また、プラットフォーム事業は、電話を通じた音声マッチングの技術及びアドバイザーのリクルーティングが特長であり、グループの強みであるITマーケティングを掛け合わせることで事業のさらなる成長を見込む。また、電話占い「カリス」のノウハウを転用した恋愛相談サービスやアパレル商品を中心に取り扱うライブコマース事業が計画中となっている。ライブコマース事業は、2022年内でのサービス開始を予定し、スキーム確立のほか、売れ筋の発掘や顧客のデータベース化により、その後の成長が見込まれれば1つの事業部として独立できる規模を目指す。
3) インターネット広告事業
インターネット広告事業は、アフィリエイト広告及びアドテクを活用し、広告主の収益の最大化を図り、取引の不正防止に重点を置くなど、大手クライアントとの信頼関係を構築し、安定した広告提案から運用までを手掛ける。

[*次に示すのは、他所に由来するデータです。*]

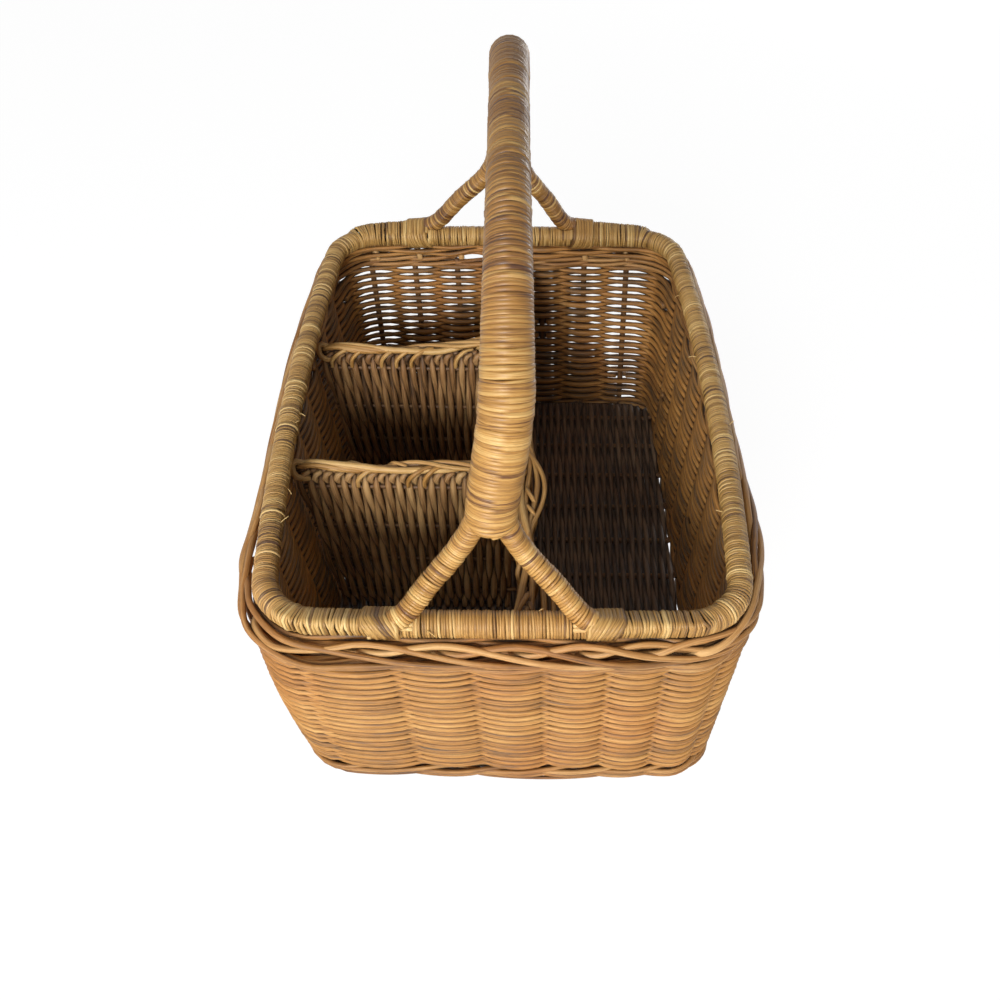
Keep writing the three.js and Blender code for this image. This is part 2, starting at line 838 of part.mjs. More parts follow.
function legWrapShares(side, end) {
  const curve = legCurve(side, end);
  const reach = footSpread(end) + legWrapPast;
  const from = shareWhere(curve, (p) => p.z < forkAt(end) + legWrapTuck);
  const to = shareWhere(curve, (p) => p.z < forkAt(end) && Math.abs(p.x - footMiddleX) > reach);
  return [from, to];
}

const legWrapInner = acrossFacets(legCaneRadius + 2 * clearance);
const legWrapOuter = acrossFacets(legCaneRadius + 2 * clearance + caneThickness);

function legWrapRod(side, end, radius, overrun = 0) {
  const [from, to] = legWrapShares(side, end);
  const start = Math.max(from - overrun, 0);
  return legRod(side, end, start, to + overrun, legWrapSteps, ringSides, () => radius);
}

// Foot lashing: cane wound in one unbroken helix round the hoop, foot cane and their wrap.

// The layer between the canes and the middle of the lashing's own cane.
const lashingLayer = 2 * clearance + endWrapThickness + lashingCaneRadius + lashingSlack;
let leastLashingGap = Infinity;

function lashingEnds(side, end) {
  const start = footSpread(end) + lashingLag;
  return [start, start + lashingTurns * lashingPitch].map((x) => legFootTurn(side, end, x));
}

function lashingPath(side, end) {
  const [from, to] = lashingEnds(side, end);
  return (t) => {
    const turn = lerp(from, to, t);
    const angle = side * end * t * lashingTurns * 2 * Math.PI + Math.PI / 2;
    const [across, round] = stackEdge(turn, angle, lashingLayer);
    const out = outwardAt(turn);
    const lift = new THREE.Vector3(0, 0, 1);
    const [cosine, sine] = [Math.cos(footStackAngle), Math.sin(footStackAngle)];
    const axis = out.clone().multiplyScalar(cosine).addScaledVector(lift, sine);
    const flat = out.clone().multiplyScalar(-sine).addScaledVector(lift, cosine);
    return stackPoint(turn, 0.5).addScaledVector(axis, across).addScaledVector(flat, round);
  };
}

function measureLashing(path) {
  const samples = lashingTurns * 24;
  const points = Array.from({ length: samples + 1 }, (_, i) => path(i / samples));
  points.forEach((p, i) => {
    for (let j = i + 14; j <= samples; j += 1) {
      leastLashingGap = Math.min(leastLashingGap, p.distanceTo(points[j]) - 2 * lashingCaneRadius);
    }
  });
}

function lashingSolid(side, end) {
  const path = lashingPath(side, end);
  measureLashing(path);
  const [from, to] = lashingEnds(side, end);
  const hint = rimPoint(to).sub(rimPoint(from)).normalize();
  return rodSolid(path, lashingTurns * 14, 5, hint, roundSection(lashingCaneRadius));
}

const corners = [
  ["front_left", -1, -1],
  ["front_right", 1, -1],
  ["rear_left", -1, 1],
  ["rear_right", 1, 1],
];

function addRimAndHandle() {
  const fatRuns = [];
  const legWrapCuts = [];
  const foot = (side, end, x) => legFootTurn(side, end, x);
  corners.forEach(([name, side, end]) => {
    const from = foot(side, end, footSpread(end) - fatWrapLead);
    const to = foot(side, end, footRunEnd + footWrapPast);
    const past = (to - from) * 0.05;
    const outer = stackRun(from, to, clearance + endWrapThickness);
    const inner = stackRun(from - past, to + past, 2.5 * clearance);
    fatRuns.push({ name, outer, inner, from, to });
    legWrapCuts.push(legWrapRod(side, end, legWrapOuter + 3 * clearance, 0.012));
  });

  addPiece("rim_hoop", hoopSolid(), coreCane);
  fatRuns.forEach(({ name, outer, inner }, i) => {
    const solid = outer.subtract(inner).subtract(legWrapCuts[i]);
    addPiece(`foot_wrap_${name}`, largestBody(solid), wrapCane);
  });

  // The thin runs lie between the fat ones, a clearance short of each.
  const gapTurn = clearance / (4 * quarterRun);
  const frontX = frontFootSpread - fatWrapLead;
  const rearX = rearFootSpread - fatWrapLead;
  const sideX = footRunEnd + footWrapPast;
  const ends = [
    ["front", foot(-1, -1, frontX), foot(1, -1, frontX), endWrapRadius],
    ["rear", foot(1, 1, rearX), foot(-1, 1, rearX), endWrapRadius],
    ["right", foot(1, -1, sideX) - 1, foot(1, 1, sideX), wrapOuterRadius],
    ["left", foot(-1, 1, sideX), foot(-1, -1, sideX), wrapOuterRadius],
  ];
  ends.forEach(([name, from, to, radius]) => {
    const outer = rimRun(from + gapTurn, to - gapTurn, radius);
    const inner = rimRun(from - gapTurn, to + gapTurn, wrapInnerRadius);
    const solid = legWrapCuts.reduce((rest, cut) => rest.subtract(cut), outer.subtract(inner));
    addPiece(`rim_wrap_${name}`, largestBody(solid), wrapCane);
  });

  const canes = corners.map(([, side, end]) => legCaneSolid(side, end, clearance));
  const core = canes.reduce((rest, cane) => rest.subtract(cane), handleCoreSolid());
  corners.forEach(([name, side, end], i) => {
    addPiece(`leg_cane_${name}`, legCaneSolid(side, end), coreCane);
    addPiece(`foot_lashing_${name}`, lashingSolid(side, end), handleCane);
    addPiece(`leg_wrap_${name}`, legWrapSolid(side, end, fatRuns[i]), handleCane);
  });
  addPiece("handle_core", largestBody(core), coreCane);
  const gap = clearance / archLength;
  const tube = handleShell(0, gap, 1 - gap).subtract(handleShell(caneThickness));
  const wrap = canes.reduce((rest, cane) => rest.subtract(cane), tube);
  addPiece("handle_wrap", largestBody(wrap), handleCane);
}

// One leg's wrap, cut at the handle's wrap, at the basket's middle and where the lashing starts.
function legWrapSolid(side, end, fatRun) {
  const forkX = end < 0 ? handleFrontX : handleRearX;
  const outer = legWrapRod(side, end, legWrapOuter);
  const bore = legWrapRod(side, end, legWrapInner, 0.02);
  const reach = 2 * topHalfLength;
  const innerX = forkX + (side * clearance) / 2;
  const low = new THREE.Vector3(Math.min(innerX, side * reach), -reach, 0);
  const high = new THREE.Vector3(Math.max(innerX, side * reach), reach, forkAt(end) - clearance);
  const half = boxSolid(low, high);
  const guardX = footSpread(end) + lashingLag - lashingCaneRadius - clearance;
  const guardTurn = legFootTurn(side, end, guardX);
  const lashingGuard = stackRun(guardTurn, fatRun.to, lashingLayer + legGuard);
  const hoopGuard = rimRun(
    Math.min(fatRun.from, fatRun.to) - 0.02,
    Math.max(fatRun.from, fatRun.to) + 0.02,
    acrossFacets(hoopRadius + clearance),
  );
  const guards = [lashingGuard, hoopGuard, handleShell(-legGuard)];
  const tube = outer.subtract(bore).intersect(half);
  return largestBody(guards.reduce((rest, guard) => rest.subtract(guard), tube));
}

// The largest of a solid's separate bodies: slivers left by a cut are dropped.
function largestBody(solid) {
  const bodies = solid.decompose();
  return bodies.reduce((best, body) => (body.volume() > best.volume() ? body : best), bodies[0]);
}

// Dividers.

const far = 2 * topHalfLength;

function addDividers() {
  const low = floorTop + clearance;
  const half = dividerThickness / 2;
  const room = plateSolid(low, rimHeight, -walingThickness / 2 - clearance);
  const crossEnd = dividerX - half - clearance;
  const dividers = [
    ["long_divider", [dividerX - half, -far], [dividerX + half, far]],
    ["front_cross_divider", [-far, frontDividerY - half], [crossEnd, frontDividerY + half]],
    ["rear_cross_divider", [-far, rearDividerY - half], [crossEnd, rearDividerY + half]],
  ];
  const borders = [];
  const panelBox = ([, from, to], grow) =>
    boxSolid(
      new THREE.Vector3(from[0] - grow, from[1] - grow, low),
      new THREE.Vector3(to[0] + grow, to[1] + grow, dividerTop + grow),
    );
  const panels = dividers.map((divider) => panelBox(divider, clearance));
  dividers.forEach((divider, i) => {
    const [name, from, to] = divider;
    const lengthwise = i === 0;
    addPiece(`${name}_weave`, ribbedPanel(divider, low, lengthwise).intersect(room), innerRattan);
    const y = (from[1] + to[1]) / 2;
    const height = dividerTop + dividerBorderLift;
    const a = new THREE.Vector3(lengthwise ? dividerX : -far, lengthwise ? -far : y, height);
    const b = new THREE.Vector3(dividerX, lengthwise ? far : y, height);
    const hint = new THREE.Vector3(lengthwise ? 1 : 0, lengthwise ? 0 : 1, 0);
    const roll = (grow) =>
      rodSolid((t) => a.clone().lerp(b, t), 1, 10, hint, (t, angle) => [
        (dividerBorderHalfWidth + grow) * Math.cos(angle),
        (dividerBorderHalfHeight + grow) * Math.sin(angle),
      ]);
    let border = panels.reduce((rest, panel) => rest.subtract(panel), roll(0).intersect(room));
    if (i > 0) {
      border = border.subtract(borders[0]).subtract(longPanelGuard());
    }
    borders.push(roll(clearance));
    addPiece(`${name}_border`, largestBody(border), borderRattan);
  });
}

// A panel is thick at each horizontal stick and thin halfway between two.
function ribbedPanel([, from, to], low, lengthwise) {
  const levels = [low];
  stickHeights.forEach((height, i) => {
    levels.push(height);
    levels.push((height + (stickHeights[i + 1] ?? dividerTop)) / 2);
  });
  levels[levels.length - 1] = dividerTop;
  const [width, depth] = [to[0] - from[0], to[1] - from[1]];
  const geometry = new THREE.BoxGeometry(width, depth, 1, 1, 1, levels.length - 1);
  const position = geometry.attributes.position;
  for (let i = 0; i < position.count; i += 1) {
    const level = Math.round((position.getZ(i) + 0.5) * (levels.length - 1));
    const squeeze = stickHeights.includes(levels[level]) ? 1 : dividerWaist / dividerThickness;
    const x = position.getX(i) * (lengthwise ? squeeze : 1) + (from[0] + to[0]) / 2;
    const y = position.getY(i) * (lengthwise ? 1 : squeeze) + (from[1] + to[1]) / 2;
    position.setXYZ(i, x, y, levels[level]);
  }
  return solidFrom(geometry);
}

// Keeps the cross dividers' borders off the lengthwise panel.
function longPanelGuard() {
  const half = dividerThickness / 2 + clearance;
  return boxSolid(new THREE.Vector3(dividerX - half, -far, 0), new THREE.Vector3(far, far, far));
}

addFloor();
addStakes();
addWalls();
addBorder();
addRimAndHandle();
addDividers();

console.log(`foot lashing least gap between turns: ${leastLashingGap.toFixed(2)} mm`);

export default group;
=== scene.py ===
import bmesh
import bpy
import numpy as np
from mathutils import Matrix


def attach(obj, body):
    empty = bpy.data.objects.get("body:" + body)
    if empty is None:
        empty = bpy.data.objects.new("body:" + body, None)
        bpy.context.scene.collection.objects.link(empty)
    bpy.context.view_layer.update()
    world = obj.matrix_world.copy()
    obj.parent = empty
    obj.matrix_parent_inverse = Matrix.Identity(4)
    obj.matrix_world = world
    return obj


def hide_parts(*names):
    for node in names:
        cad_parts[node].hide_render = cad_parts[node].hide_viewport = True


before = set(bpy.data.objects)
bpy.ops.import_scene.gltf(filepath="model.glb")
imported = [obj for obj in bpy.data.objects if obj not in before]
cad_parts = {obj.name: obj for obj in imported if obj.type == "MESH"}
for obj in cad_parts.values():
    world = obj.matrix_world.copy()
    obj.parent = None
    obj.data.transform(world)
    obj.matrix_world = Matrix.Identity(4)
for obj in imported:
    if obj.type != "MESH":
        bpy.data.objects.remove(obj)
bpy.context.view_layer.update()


# Stakes.
# Ten round reeds run up one long wall, across under the floor and up the other. Six more stand in the
# front wall and seven in the rear. They are rattan core, 4 mm thick, bent wet, and carry all the weaving.

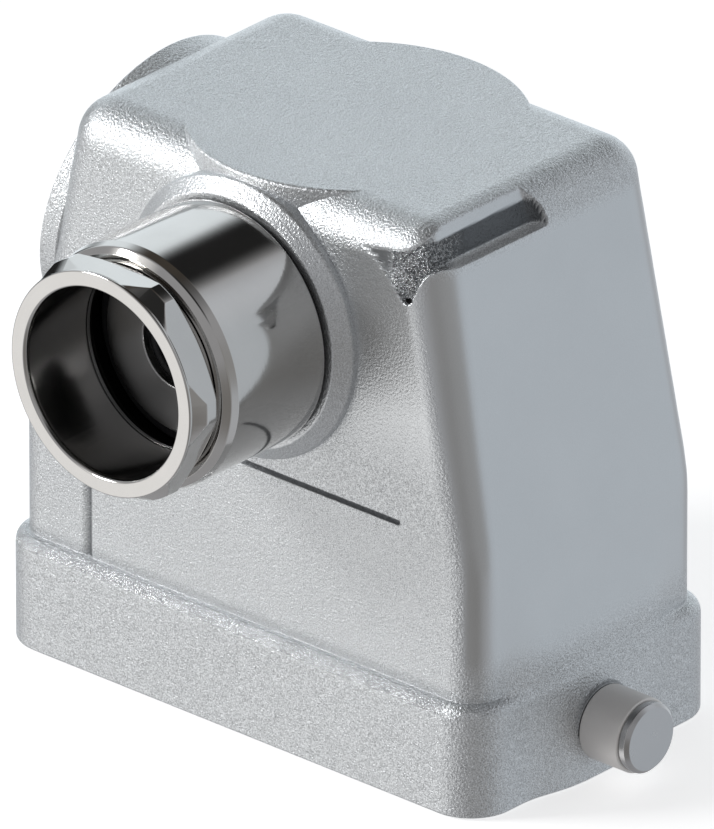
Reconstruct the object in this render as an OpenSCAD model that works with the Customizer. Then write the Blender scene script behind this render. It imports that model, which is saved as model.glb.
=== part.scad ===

業界に造詣の深い人材を中心とした組織を構築し、クローズドネットワークの活用により有望なアフィリエイターを抱え、VOD(ビデオ・オン・デマンド)サービスをはじめとしたアフィリエイト広告戦略を強みとする。また、グループ独自のワンタグシステムの提供により、国内主要ASPへの一括出稿及び効率的な成果管理を可能にする。さまざまな広告計測に耐え、きめ細やかな広告運用やレポートを実現することで、クライアントからの評価も高い。
4) その他の事業
その他の区分は報告セグメントに含まれない事業セグメントで、投資事業、ソリューションセールス事業、スキルオン事業及び新規事業開発等に取り組む。スキルオン事業は、インフルエンサーがサブスクリプション型課金サービスを展開する際に必要なITソリューションの開発、管理運用をサポートする「skillon(スキルオン)」を展開する。具体的には、サイト構築・決済・会員管理・コンテンツ配信・動画配信・1to1コミュニケーションシステムの開発、管理運用までをワンストップで提供できることが特長となっている。同社はデジタルビジネス・コングロマリットを目指す事業創出会社として、既存の事業にとらわれず新たな事業を生み出し続けることが方針である。2022年12月期は、前期より準備を進めてきた「skillon」に特に注力する。
投資事業では、主に持分法適用会社であるBASE Partners Fund 1号投資事業有限責任組合、basepartners2号投資事業有限責任組合を通じて投資する。投資対象企業は、インターネット企業であり、投資ラウンドはシード、アーリー、またはシリーズA、かつ投資規模をおおむね20百万円から50百万円とする。現状はシードを中心に投資を行うが、時期や状況に応じて、シードを軸足に幅を広げていく。このほか、事業シナジーが見込め、将来的にグループの事業となりうる企業や事業への投資を視野に入れる。ソリューションセールス事業はOA機器等の販売代理を主力事業とし、2021年より開始したスキルオン事業は動画関連サービスの企画運営を主力事業とする。